1. A molten metal float for sensing a molten metal level comprising an upper section which has an essentially flat under surface adapted to rest on the molten metal surface and a lower section adapted to be submerged beneath the level of the molten metal, the area of the flat under surface being at least 10% of the area of an image of the float projected downwardly and the volume of the lower section of the float submerged beneath the level of the molten metal displacing a volume of molten metal essentially equal in weight to the weight of the float and any vertical force applied to the float by attachments thereto.

2. The float of claim 1 wherein the area of the fiat area is at least 25% of the area of the image projected downwardly.

3. The float of claim 1 wherein the float is formed from a lightweight refractory material.
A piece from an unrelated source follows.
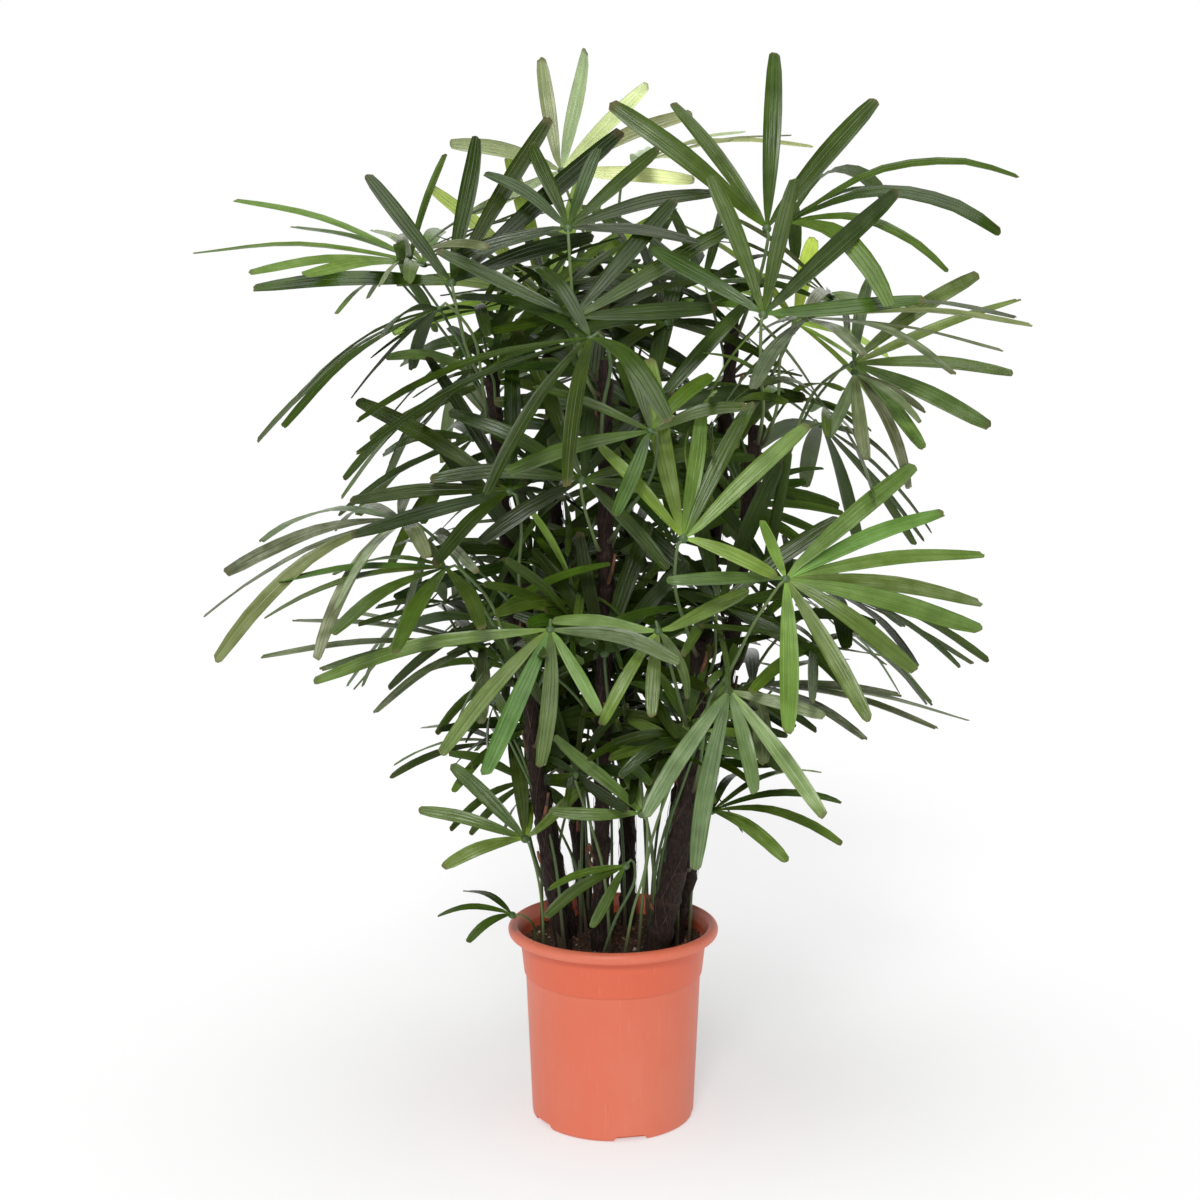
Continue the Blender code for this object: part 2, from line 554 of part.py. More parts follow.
def grow_leaflets(name, fan, droop, space, chance):
    """Rows of each leaflet of a fan, or None for one that finds no room."""
    grown = []
    own = Space()
    for index, (_, full_length) in enumerate(fan.leaflets):
        found = None
        for attempt in range(GROWING_TRIES):
            freedom = attempt / GROWING_TRIES
            swing = chance.gauss(0, LEAFLET_SWING * freedom)
            lift = chance.gauss(0, LEAFLET_LIFT[0] + LEAFLET_LIFT[1] * freedom)
            bend = 1 + chance.gauss(0, LEAFLET_DROOP[0] + LEAFLET_DROOP[1] * freedom)
            length = full_length * (1 - LEAFLET_CUT * freedom)
            rows = leaflet_rows(fan, index, swing, lift, droop * max(0.0, bend), length)
            if not space.is_free(*slab(rows), ignored=(name,)):
                continue
            if own.is_free(*slab(trimmed(rows))):
                found = rows
                break
        grown.append(found)
        if found:
            own.add(*slab(trimmed(found)), name)
            space.add(*slab(found), name)
    return grown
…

4. The float of claim 1 wherein the lower section thereof projects into molten metal at least 0.5 inch but less than 3 inches from the flat surface of the upper section.

5. The float of claim 4 wherein the lower section projects at least 1.0 inch from the flat surface of the upper section.

6. An annular or ring shaped molten metal float and skimmer comprising an upper section which has a flat under surface adapted to rest on a molten metal surface and a lower section adapted to be submerged beneath the level of the molten metal, the area of the flat under surface being at least 1 0% of the area of an image of the float projected downwardly and the volume of the lower section of the float submerged beneath the level of the molten metal displacing a volume of molten metal essentially equal in weight to the weight of the float and any vertical force applied to the float by attachments thereto.

7. A molten metal float for sensing a molten metal level in electromagnetic casting, substantially as hereinbefore described with reference to the accompanying drawing.

8. An electromagnetic casting assembly incorporating a molten metal float, for sensing a molten metal level, as claimed in any preceding claim.